I didn't like the looks of this market top yesterday and closed my remaining open position in Philip Morris (PM), for a 1.5% profit, better than a sharp stick in the eye. I'm at a 3.5% return on covered call trades for the month, not great but not bad.
The market has risen in its trading range since early November, rather sluggishly except for a couple of large candles, and may have topped out. I will be on the road to Tampa this afternoon when the market closes, and may not have a chance to blog further on the subject today.
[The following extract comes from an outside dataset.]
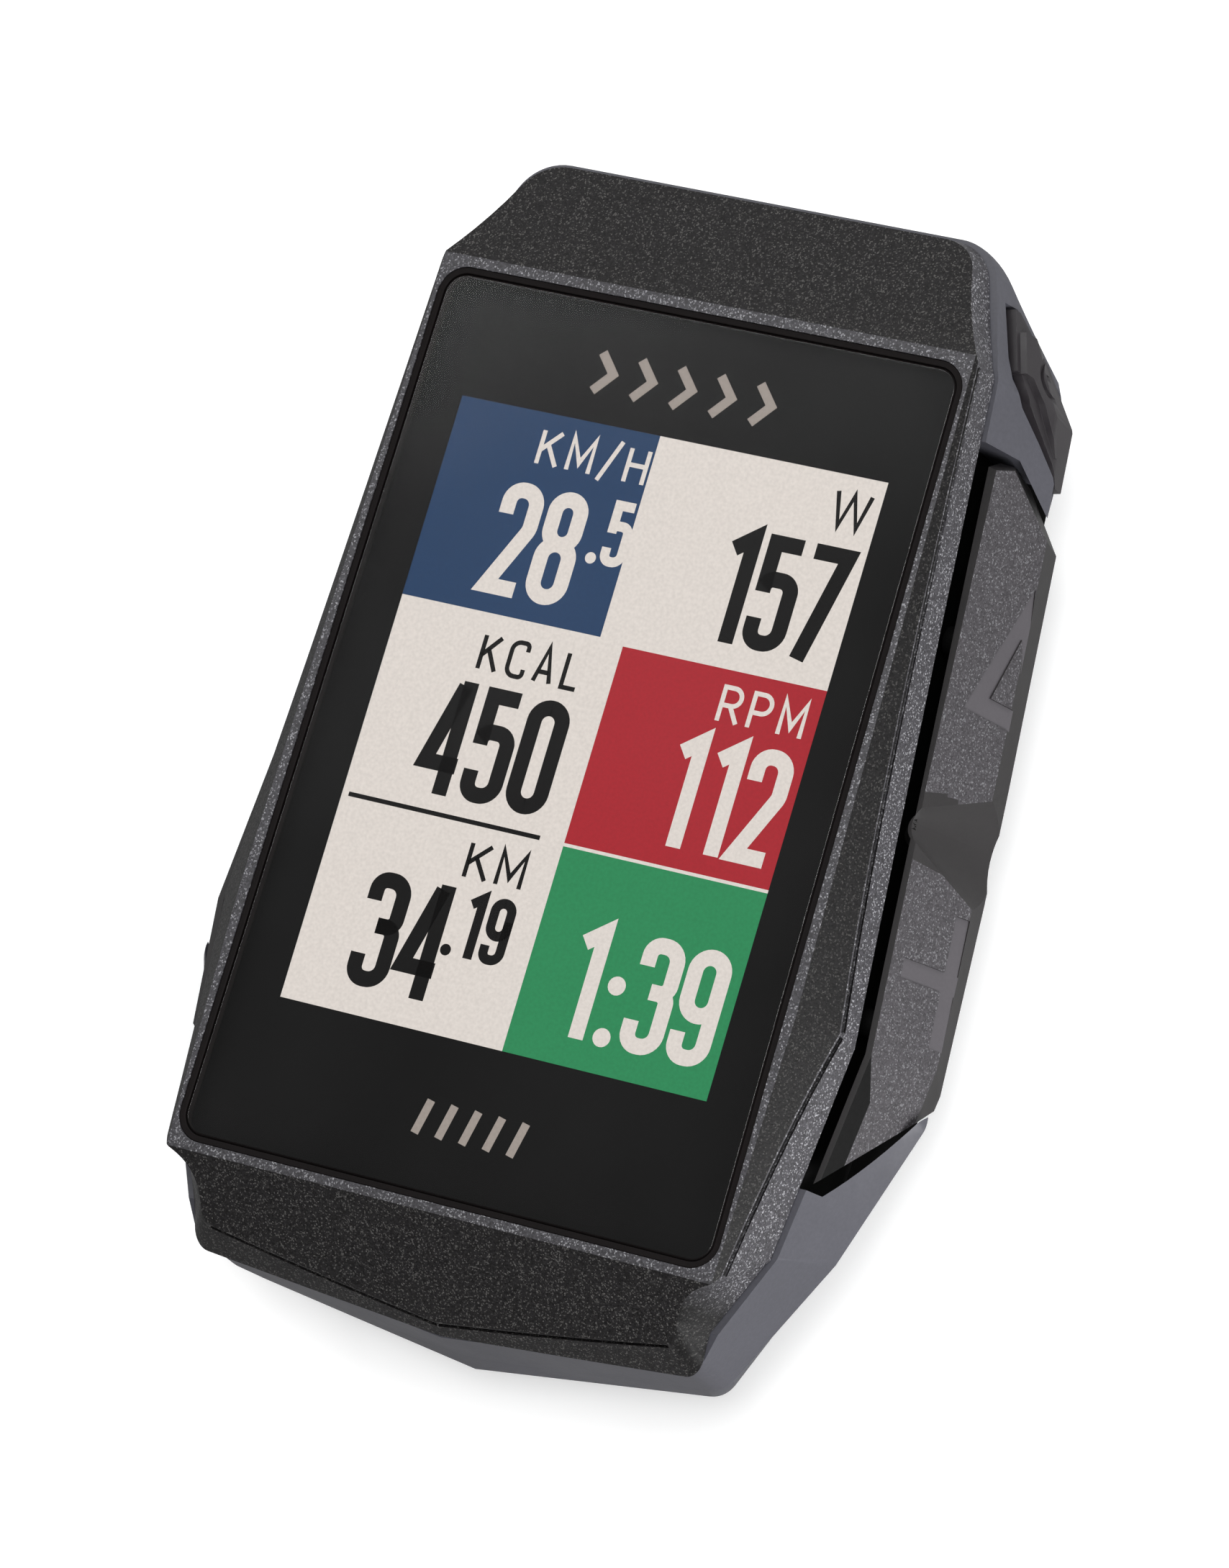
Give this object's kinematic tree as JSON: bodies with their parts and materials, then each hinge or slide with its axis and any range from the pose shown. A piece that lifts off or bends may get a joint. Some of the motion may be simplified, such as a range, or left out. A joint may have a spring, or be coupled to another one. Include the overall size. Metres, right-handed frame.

The market has sold off this morning, although it rose steadily on a 5-minute chart from 11:00 to 12:30 ET, and now is tipping over again as I write this. The Dow Jones Industrials daily chart below shows how the market has been ranging. The red rectangles illustrate how the market has tended to congest at the top of the trading range:
But maybe not this time. If I had positions open, I would probably see how today goes and make a decision tomorrow. If today closes positive, that is a good sign for a little longer stay at the top of the range. If it closes down but not by much, that also is good, because the bears couldn't keep the pressure on. If the market is close to the low later in the trading day, it might make sense to exit, but then tomorrow might be an up day, which is why I usually wait for confirmation.
If the market closes close to the low and opens weak tomorrow, I would get out, and look for a re-entry once support is reached within a couple of weeks, which will lower cost basis and set up a really nice profit. This works best with top-quality stocks, however.
Boy, this up-cycle in the range didn't take long to unfold, and one reason is that the range is narrowing. Those who wrote ITM calls in early November are of course in much better shape, which is one reason they write them!